I hope you are all enjoying a lovely April! After a long winter, it seems that spring has finally come to Boston. xo

Tuesday, April 8, 2014

Spring Sale

Prints are buy one, get one free in my shop through April 13th! 
Purchase one print and let me know which free print you'd like in the 'message to seller' box.
Happy Spring! xo

Friday, April 4, 2014

Noye's Fludde

Last week, by chance, I saw a sign in front of Trinity Church in Copley Square announcing their performance of Benjamin Britten's Noye's Fludde this weekend. Like me, you may be familiar with Noye's Fludde due to Wes Anderson's Moonrise Kingdom. Since Noye's Fludde is one of the most enchanting parts of that film for me, I knew that I would be going. And I knew that I must bring Julia. :)
 (Noye's Fludde performed in Moonrise Kingdom)
(Noye's Fludde performed in 1958, one year after its debut, at the fourteenth Aldeburgh Festival. Photo copyright Aldeburgh Museum).
Britten's opera is based on a 15th century play from the Chester Mystery Cycle and was written to be performed by amateurs. Britten asked that it be performed in a church or large hall as opposed to a theater.
I teared up as children walked in herds up the aisle of the church holding animal masks to their faces (which no doubt they made themselves) and sang "Noye, Noye, Take Thou Thy Company." Waves were created by fabrics in various shades of blue billowed back and forth between two young actors. The chorus was provided by the church choir and various Boston and Cambridge children's orchestras. 
The audience was asked to sing along with the hymns.

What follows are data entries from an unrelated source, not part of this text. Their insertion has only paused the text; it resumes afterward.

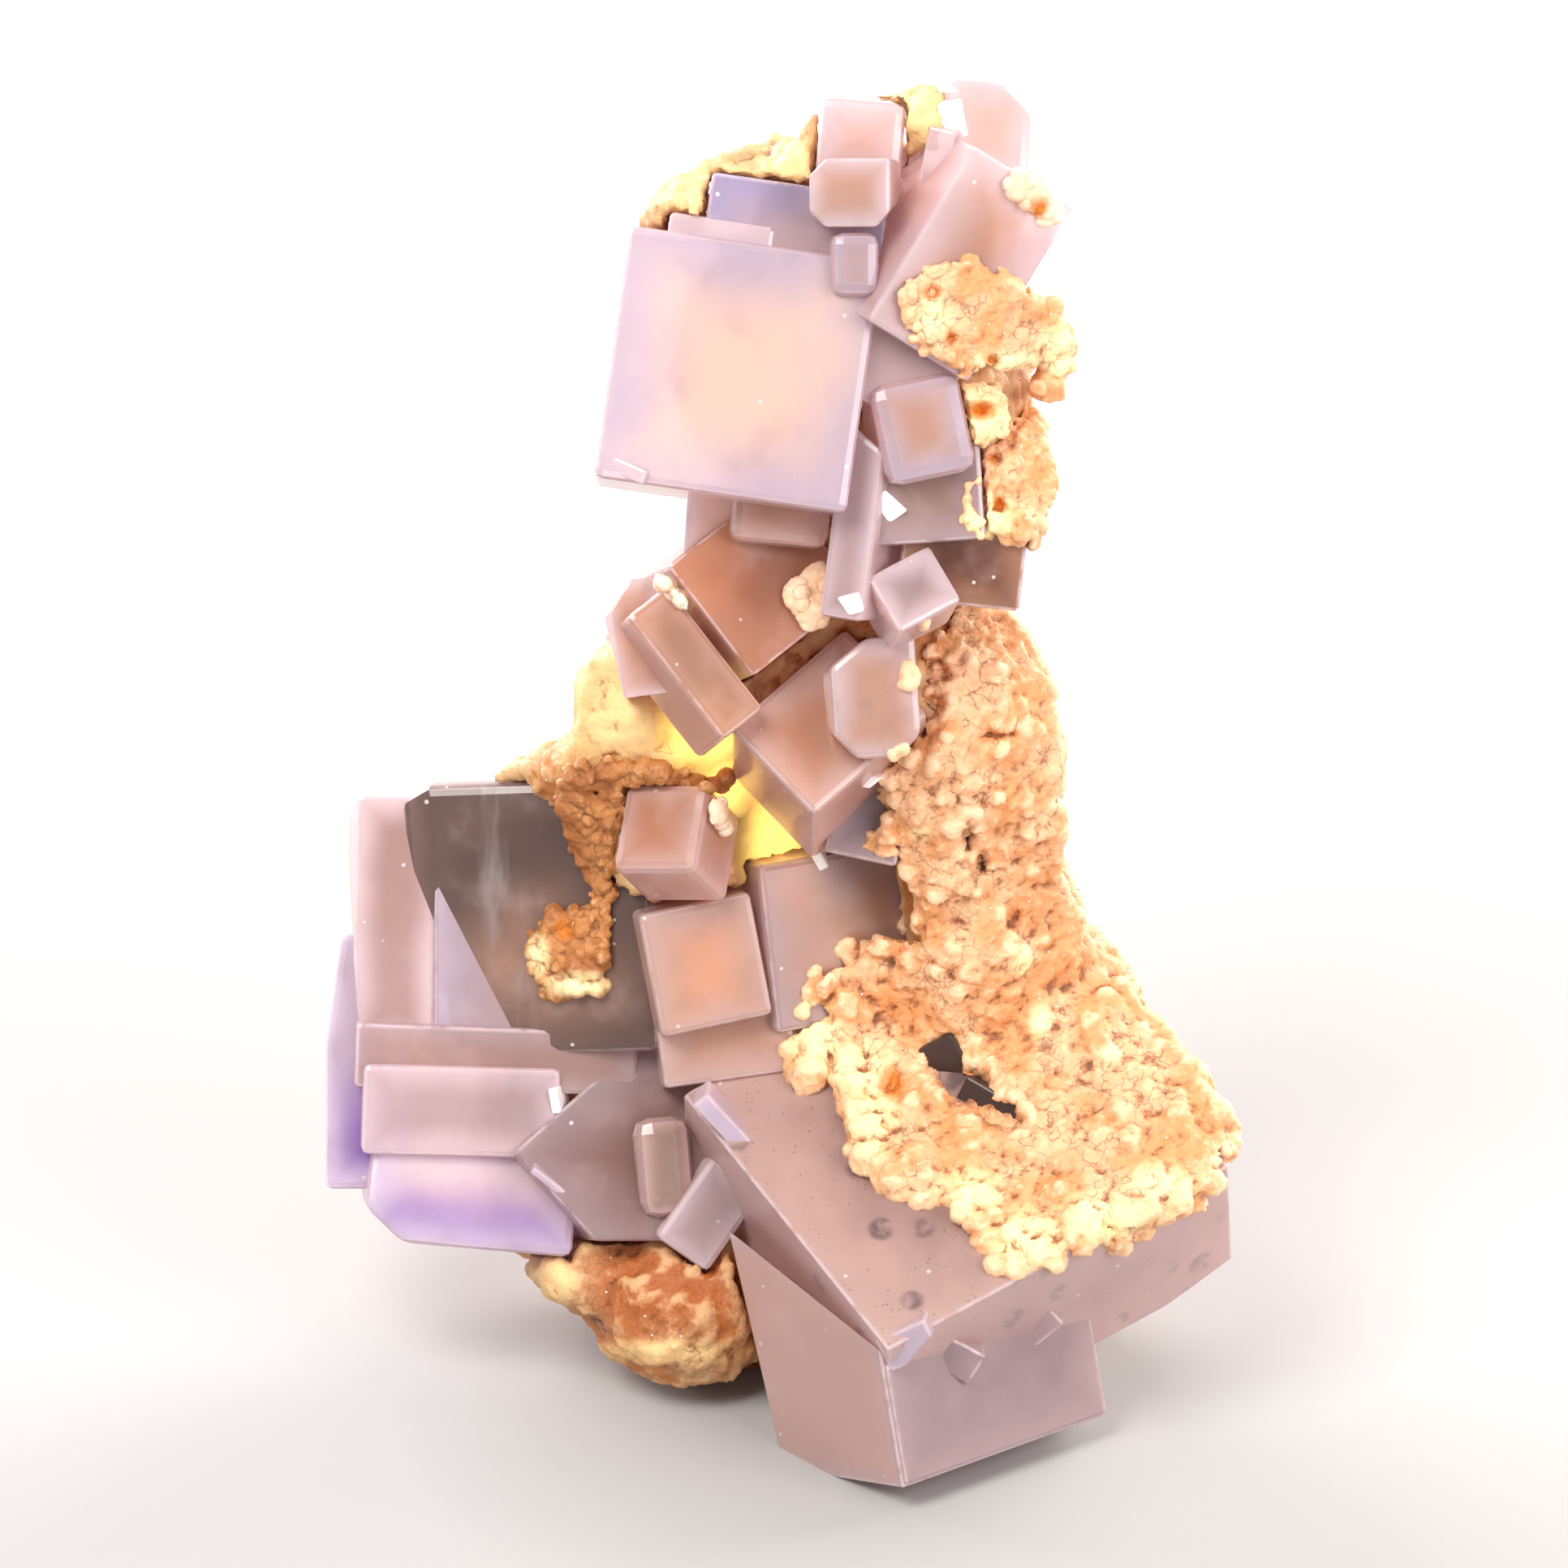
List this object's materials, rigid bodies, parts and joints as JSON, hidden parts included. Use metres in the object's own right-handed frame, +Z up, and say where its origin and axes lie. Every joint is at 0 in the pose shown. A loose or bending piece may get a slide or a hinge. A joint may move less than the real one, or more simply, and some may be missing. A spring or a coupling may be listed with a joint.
{
  "type": "fluorite specimen",
  "caption": "Upright mineral specimen: lavender fluorite cubes grown together over ochre rock, with a tan druse down one side and a flat broken base to stand on.",
  "frame": {"origin": "middle of the bounding box in plan, on the surface that the specimen stands on", "axes": "+Z up, +X to the right of someone who looks at the face with the crystals, -Y towards them"},
  "size_m": [0.0566, 0.039, 0.0844],
  "materials": {
    "fluorite": "translucent lavender crystal with a smooth to slightly etched surface",
    "rock": "rough ochre rock",
    "druse": "granular tan druse",
    "knobs": "smooth cream knobs"
  },
  "bodies": {
    "root": {"fluorite_cluster": "fluorite", "small_fluorite_cube": "fluorite", "matrix": "rock", "top_matrix": "rock", "right_druse": "druse", "flank_druse": "druse", "upper_druse": "druse", "upper_back_druse": "druse", "ring_druse": "druse", "column_druse": "druse", "left_druse": "druse", "left_knob": "knobs", "middle_knob": "knobs", "top_knob": "knobs", "small_cube_knob": "knobs"}
  },
  "joints": []
}
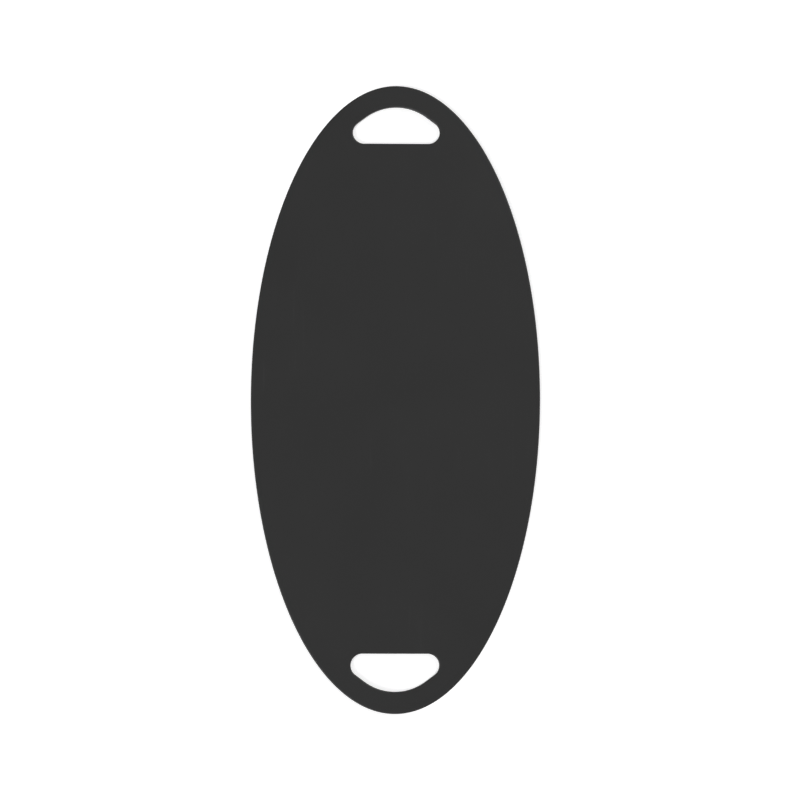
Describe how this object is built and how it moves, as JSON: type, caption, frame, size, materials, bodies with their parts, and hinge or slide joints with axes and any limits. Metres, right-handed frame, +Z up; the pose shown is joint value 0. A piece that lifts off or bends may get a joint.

The percussions and trumpets and horns and voices in this opera are impeccable. 
Photography and video was not allowed during the performance, but I felt a sense of relief at that. I enjoyed the beauty of everything without worrying about capturing it. Just as it is Moonrise Kingdom which led me to Noye's Fludde, it is by the means of Moonrise Kingdom that I will keep the beautiful experience I had tonight.

It was a beautiful evening.
I hope you are all having a lovely Spring so far!